Im vergangenen Oktober besuchte Zhou die China University of Petroleum zu ihrem 60-jährigen Bestehen. Es war sein letzter Auftritt in der Öffentlichkeit.

Familienbindungen

Seit langem wurde über Ermittlungen gegen Zhou spekuliert, die Disziplinkommission der Partei hatten die Schlinge mehr als ein Jahr lang immer enger gezogen. Gegen zahlreiche Berater und Protegés von Zhou wurde seit Dezember 2012 ermittelt, darunter ehemalige Partei- und Regierungsspitzen von Sichuan, ein ehemaliger Manager der China National Petroleum Corporation und ein ehemaliger Minister der SASAC (State-owned Assets Supervision and Administration Commission).

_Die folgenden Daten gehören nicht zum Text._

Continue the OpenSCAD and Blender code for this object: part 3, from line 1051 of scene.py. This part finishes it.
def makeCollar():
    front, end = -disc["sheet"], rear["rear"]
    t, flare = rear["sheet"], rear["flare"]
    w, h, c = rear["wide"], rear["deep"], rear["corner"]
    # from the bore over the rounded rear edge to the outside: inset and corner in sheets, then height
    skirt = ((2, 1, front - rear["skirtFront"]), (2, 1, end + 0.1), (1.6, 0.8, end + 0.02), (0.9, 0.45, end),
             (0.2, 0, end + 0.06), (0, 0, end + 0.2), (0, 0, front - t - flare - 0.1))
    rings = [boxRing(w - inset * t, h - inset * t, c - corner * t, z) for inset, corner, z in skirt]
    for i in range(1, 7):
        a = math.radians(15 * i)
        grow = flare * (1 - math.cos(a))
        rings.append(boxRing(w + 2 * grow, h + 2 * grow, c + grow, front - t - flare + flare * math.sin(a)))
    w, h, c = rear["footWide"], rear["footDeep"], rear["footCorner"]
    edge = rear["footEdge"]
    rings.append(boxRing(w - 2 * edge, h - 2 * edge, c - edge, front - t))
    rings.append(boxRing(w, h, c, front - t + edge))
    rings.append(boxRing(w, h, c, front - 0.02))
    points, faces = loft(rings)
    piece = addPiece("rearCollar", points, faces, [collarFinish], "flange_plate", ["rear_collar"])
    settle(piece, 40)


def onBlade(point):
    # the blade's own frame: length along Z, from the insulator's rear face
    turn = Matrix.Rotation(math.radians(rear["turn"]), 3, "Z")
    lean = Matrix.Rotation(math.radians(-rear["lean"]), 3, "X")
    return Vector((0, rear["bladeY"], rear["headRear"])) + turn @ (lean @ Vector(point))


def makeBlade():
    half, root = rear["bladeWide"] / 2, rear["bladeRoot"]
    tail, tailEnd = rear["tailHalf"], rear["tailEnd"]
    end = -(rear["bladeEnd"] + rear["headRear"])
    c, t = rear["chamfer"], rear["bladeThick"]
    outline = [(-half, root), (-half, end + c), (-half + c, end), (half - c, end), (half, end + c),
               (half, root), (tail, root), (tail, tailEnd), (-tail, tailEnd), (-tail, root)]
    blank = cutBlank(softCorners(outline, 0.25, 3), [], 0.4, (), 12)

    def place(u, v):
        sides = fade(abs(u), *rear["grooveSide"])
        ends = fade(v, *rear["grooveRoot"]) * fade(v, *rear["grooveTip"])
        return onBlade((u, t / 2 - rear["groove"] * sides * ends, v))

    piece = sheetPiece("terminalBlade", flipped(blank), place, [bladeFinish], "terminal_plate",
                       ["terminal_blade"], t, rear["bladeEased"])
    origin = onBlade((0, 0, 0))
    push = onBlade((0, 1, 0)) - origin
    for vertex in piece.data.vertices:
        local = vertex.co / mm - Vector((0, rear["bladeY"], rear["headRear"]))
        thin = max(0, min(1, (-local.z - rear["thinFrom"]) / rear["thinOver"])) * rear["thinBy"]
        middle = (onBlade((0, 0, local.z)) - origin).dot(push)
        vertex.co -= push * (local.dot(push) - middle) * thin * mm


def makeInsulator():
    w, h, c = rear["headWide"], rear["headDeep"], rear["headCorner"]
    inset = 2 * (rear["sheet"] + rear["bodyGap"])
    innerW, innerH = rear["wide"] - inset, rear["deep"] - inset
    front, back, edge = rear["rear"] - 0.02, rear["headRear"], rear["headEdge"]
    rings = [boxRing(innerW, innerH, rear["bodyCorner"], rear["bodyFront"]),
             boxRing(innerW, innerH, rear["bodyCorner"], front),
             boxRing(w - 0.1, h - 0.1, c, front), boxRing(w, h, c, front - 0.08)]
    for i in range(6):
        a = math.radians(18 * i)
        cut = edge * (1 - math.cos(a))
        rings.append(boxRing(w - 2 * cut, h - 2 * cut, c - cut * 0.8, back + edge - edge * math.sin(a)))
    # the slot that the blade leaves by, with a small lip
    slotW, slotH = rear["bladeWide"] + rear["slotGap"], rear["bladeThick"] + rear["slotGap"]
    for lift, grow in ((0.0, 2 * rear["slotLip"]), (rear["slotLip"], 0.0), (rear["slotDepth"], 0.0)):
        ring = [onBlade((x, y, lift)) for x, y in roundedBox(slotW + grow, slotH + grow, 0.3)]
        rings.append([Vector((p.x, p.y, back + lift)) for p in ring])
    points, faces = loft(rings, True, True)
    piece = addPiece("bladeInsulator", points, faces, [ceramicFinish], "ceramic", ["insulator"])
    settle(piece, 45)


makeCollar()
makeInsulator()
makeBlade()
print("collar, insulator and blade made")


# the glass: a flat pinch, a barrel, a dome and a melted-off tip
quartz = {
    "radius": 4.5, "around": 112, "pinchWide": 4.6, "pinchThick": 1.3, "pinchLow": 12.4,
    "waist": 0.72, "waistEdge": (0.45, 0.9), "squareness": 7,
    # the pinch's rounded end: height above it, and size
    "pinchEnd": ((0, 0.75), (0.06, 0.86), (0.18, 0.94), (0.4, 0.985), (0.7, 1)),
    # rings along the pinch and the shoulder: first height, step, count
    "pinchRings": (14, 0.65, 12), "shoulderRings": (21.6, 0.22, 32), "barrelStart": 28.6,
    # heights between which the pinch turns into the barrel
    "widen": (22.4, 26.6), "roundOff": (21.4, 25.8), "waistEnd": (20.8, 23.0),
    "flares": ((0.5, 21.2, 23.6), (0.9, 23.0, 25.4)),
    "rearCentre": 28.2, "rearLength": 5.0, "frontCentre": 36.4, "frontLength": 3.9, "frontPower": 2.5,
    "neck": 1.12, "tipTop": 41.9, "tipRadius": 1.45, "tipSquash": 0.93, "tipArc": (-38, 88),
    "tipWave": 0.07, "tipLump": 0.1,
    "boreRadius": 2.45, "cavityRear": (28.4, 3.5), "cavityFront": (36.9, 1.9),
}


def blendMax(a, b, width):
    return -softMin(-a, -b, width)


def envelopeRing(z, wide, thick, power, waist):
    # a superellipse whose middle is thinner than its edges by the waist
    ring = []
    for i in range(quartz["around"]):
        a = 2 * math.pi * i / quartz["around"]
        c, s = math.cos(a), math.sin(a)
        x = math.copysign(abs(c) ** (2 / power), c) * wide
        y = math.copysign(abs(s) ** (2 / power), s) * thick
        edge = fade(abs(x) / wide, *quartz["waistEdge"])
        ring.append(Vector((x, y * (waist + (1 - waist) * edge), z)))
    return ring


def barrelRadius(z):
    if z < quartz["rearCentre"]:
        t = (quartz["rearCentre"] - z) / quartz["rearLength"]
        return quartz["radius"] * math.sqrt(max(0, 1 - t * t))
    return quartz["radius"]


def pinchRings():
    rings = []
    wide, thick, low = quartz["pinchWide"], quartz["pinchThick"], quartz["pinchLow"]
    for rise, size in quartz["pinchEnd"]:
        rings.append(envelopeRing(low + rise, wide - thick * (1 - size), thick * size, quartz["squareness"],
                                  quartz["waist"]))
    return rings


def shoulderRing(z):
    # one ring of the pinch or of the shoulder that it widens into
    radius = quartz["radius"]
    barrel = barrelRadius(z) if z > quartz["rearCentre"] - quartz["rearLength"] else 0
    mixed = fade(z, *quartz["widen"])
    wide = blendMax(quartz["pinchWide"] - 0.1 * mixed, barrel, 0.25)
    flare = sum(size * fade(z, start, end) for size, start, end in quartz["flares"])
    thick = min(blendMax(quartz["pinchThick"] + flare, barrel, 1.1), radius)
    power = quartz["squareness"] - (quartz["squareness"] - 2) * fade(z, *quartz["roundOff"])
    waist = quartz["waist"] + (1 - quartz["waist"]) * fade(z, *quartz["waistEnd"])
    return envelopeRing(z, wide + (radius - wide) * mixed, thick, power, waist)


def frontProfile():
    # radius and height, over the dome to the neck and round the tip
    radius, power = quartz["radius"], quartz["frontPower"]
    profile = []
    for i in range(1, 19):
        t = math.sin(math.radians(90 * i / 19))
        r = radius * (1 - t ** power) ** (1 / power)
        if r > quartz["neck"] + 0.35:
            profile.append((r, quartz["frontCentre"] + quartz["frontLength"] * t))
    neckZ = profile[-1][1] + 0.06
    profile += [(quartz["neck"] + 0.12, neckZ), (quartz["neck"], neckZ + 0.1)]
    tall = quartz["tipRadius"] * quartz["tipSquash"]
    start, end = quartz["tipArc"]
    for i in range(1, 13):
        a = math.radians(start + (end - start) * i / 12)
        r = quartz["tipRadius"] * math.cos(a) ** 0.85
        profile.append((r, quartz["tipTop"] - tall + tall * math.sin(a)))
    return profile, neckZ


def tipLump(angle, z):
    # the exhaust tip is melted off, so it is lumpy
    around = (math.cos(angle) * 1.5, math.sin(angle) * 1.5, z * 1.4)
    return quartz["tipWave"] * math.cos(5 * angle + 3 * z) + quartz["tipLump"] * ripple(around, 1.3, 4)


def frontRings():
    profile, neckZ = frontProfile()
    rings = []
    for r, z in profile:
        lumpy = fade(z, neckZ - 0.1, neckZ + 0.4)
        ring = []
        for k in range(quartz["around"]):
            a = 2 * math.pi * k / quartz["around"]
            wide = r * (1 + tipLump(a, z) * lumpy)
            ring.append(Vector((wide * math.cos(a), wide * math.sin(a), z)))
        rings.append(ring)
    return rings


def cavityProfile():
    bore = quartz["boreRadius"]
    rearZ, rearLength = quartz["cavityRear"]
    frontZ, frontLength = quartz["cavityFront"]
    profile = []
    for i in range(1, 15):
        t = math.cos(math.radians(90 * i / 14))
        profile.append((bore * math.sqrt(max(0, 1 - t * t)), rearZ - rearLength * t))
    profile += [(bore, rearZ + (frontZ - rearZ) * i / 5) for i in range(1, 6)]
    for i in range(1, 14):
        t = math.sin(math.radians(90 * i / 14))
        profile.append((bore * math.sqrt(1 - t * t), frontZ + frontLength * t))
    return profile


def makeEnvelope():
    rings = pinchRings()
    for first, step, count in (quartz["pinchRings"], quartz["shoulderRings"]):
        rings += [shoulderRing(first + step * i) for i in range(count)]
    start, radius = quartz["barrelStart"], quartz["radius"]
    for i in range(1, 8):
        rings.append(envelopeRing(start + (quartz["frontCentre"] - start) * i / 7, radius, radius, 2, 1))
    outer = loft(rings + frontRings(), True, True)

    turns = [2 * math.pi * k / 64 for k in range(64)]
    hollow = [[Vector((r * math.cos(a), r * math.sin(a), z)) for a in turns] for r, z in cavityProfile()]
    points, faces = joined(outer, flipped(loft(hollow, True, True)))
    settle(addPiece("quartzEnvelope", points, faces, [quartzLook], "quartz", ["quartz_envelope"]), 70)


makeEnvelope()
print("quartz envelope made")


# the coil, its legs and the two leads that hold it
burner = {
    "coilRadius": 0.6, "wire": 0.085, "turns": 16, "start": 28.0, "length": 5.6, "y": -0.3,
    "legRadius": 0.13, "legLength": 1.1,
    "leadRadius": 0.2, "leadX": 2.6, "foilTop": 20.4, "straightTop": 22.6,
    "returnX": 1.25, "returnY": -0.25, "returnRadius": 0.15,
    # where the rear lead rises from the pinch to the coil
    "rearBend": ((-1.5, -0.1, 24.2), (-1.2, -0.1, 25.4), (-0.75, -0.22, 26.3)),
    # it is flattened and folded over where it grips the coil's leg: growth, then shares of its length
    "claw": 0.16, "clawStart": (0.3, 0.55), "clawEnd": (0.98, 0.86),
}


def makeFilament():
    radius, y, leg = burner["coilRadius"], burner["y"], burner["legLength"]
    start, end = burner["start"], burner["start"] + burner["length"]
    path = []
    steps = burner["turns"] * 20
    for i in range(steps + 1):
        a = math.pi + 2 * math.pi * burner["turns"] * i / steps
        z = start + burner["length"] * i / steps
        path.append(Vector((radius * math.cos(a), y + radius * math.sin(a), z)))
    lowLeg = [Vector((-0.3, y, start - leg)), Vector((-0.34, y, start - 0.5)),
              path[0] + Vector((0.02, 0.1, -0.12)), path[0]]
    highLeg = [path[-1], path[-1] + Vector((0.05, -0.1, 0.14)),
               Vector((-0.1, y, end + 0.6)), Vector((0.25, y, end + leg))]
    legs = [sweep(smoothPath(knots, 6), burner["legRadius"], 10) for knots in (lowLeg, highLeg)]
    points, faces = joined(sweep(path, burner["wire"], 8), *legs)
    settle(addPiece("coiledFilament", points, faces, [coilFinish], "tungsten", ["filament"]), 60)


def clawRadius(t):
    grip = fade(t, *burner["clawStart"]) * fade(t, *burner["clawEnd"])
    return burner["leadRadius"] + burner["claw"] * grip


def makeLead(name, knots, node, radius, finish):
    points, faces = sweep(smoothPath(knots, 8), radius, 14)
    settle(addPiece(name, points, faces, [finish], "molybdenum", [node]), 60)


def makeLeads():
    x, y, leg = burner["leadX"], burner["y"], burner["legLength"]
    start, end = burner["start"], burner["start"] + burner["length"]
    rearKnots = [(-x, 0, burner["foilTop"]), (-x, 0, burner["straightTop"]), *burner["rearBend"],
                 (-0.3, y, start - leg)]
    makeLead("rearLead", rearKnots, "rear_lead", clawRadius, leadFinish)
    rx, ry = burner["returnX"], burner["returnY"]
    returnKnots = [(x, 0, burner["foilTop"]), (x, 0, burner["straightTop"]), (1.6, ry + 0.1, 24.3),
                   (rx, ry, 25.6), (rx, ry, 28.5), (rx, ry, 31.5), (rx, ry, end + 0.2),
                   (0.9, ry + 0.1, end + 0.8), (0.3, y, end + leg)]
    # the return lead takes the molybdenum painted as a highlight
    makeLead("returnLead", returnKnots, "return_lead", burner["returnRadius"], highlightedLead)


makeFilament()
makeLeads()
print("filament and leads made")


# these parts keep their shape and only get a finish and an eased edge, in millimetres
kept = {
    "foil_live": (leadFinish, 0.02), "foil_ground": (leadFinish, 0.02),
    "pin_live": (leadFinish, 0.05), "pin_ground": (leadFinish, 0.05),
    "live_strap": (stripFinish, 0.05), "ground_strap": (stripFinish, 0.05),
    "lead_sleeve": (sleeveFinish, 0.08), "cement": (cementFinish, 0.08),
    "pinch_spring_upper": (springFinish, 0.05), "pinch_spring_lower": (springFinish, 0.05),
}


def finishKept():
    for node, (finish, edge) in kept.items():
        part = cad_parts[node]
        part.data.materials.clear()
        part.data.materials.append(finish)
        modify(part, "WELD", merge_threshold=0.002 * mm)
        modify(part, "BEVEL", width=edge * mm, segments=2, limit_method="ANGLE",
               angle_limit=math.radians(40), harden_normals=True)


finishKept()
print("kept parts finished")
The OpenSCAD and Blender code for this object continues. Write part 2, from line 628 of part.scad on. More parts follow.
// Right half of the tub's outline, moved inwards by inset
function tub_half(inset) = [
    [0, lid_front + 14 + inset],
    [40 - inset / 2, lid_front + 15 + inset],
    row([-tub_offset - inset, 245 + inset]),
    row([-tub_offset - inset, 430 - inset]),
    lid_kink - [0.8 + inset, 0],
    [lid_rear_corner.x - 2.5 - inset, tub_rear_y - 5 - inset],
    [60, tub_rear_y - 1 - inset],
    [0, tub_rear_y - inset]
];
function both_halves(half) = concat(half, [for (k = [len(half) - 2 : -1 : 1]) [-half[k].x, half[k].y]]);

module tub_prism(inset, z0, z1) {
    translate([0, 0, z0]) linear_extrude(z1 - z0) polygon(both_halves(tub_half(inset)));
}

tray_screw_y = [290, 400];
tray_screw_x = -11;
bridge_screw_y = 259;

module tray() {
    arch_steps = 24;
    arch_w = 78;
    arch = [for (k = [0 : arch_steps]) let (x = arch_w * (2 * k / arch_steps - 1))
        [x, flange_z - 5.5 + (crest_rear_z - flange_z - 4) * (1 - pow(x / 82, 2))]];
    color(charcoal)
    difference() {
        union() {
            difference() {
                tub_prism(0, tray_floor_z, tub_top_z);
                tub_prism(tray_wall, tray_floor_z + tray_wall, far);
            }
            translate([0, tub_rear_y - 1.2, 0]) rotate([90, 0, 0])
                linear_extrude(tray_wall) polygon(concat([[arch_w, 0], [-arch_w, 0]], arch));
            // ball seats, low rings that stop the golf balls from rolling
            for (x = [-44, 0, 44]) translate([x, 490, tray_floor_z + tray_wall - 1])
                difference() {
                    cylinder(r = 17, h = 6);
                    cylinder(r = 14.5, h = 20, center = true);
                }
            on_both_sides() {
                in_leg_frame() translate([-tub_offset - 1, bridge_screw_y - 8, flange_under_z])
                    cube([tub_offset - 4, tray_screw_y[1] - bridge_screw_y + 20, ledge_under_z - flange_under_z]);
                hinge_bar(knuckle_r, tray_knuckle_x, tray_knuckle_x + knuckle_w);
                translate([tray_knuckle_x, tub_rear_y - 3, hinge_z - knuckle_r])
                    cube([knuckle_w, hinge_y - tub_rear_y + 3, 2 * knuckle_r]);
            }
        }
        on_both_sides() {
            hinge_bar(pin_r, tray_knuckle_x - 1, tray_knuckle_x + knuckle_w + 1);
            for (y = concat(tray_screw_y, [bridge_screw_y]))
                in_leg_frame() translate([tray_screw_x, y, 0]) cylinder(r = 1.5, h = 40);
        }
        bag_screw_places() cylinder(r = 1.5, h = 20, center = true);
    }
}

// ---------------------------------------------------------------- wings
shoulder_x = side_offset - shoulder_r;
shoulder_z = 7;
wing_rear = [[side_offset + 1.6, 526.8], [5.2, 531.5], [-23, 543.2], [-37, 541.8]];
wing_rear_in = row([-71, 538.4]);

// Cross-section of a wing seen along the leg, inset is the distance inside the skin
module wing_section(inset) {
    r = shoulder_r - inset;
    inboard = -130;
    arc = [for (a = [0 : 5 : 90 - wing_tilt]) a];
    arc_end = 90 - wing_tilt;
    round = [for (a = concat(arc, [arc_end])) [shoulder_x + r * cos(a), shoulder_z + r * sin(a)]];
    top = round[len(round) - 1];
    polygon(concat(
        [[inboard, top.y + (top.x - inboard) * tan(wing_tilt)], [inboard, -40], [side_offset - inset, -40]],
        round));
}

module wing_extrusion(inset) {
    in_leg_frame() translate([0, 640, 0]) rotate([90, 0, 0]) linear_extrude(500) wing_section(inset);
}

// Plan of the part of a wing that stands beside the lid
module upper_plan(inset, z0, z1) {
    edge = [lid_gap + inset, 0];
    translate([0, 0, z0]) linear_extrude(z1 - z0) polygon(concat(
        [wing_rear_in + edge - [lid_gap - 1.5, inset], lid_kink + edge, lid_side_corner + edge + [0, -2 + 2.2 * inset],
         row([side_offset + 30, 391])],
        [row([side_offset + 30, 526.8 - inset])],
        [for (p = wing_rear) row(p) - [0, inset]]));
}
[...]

Zhou galt auch als Förderer von Bo Xilai, dem in Ungnade gefallenen Parteichef von Chongqing, der im vergangenen Jahr zu einer lebenslangen Freiheitsstrafe wegen Korruption, Veruntreuung und Amtsmissbrauch verurteilt wurde.

Viele von Zhous Verwandten standen ebenso unter Verdacht, Zhou unterstützt zu haben, um sich selbst massiv zu bereichern. So wurde gegen seinen Bruder Zhou Yuanqing, seine zweite Ehefrau Jia Xiaoye und seine Schwiegereltern ermittelt. Am Tag, als das Verfahren gegen Zhou publik wurde, meldete das Nachrichtenmagazin Caijing, dass sein ältester Sohn Zhou Bin in Yichang (Provinz Hubei) wegen des Verdachts der Beteiligung an „illegalen Geschäften"  verhaftet worden sei.

In mehreren Medienberichten wurde aufgezeigt, wie Zhou Bin (42) sein Öl- und Immobilienimperium aufgebaut hat. Dazu soll er Beziehungen genutzt haben, die zwar nicht namentlich genannt werden, aber auf Zhou hindeuten. Das Nachrichtenmagazin Caixin berichtete in seiner Online-Ausgabe, dass Zhou Bin und seine Frau in Beijing Immobilien im Wert von mehr als 130 Millionen Yuan besäßen. Außerdem hieß es, dass er zu seinem eigenen Vorteil mit Rechten für staatliche Ölfelder gehandelt habe.

Zhou Bin war zudem Geschäftspartner von Liu Han, einem ehemaligen Multimillionär und Bergbau-Tycoon, der im Mai wegen Bildung einer kriminellen Vereinigung und Verschwörung zum Mord zum Tode verurteilt wurde.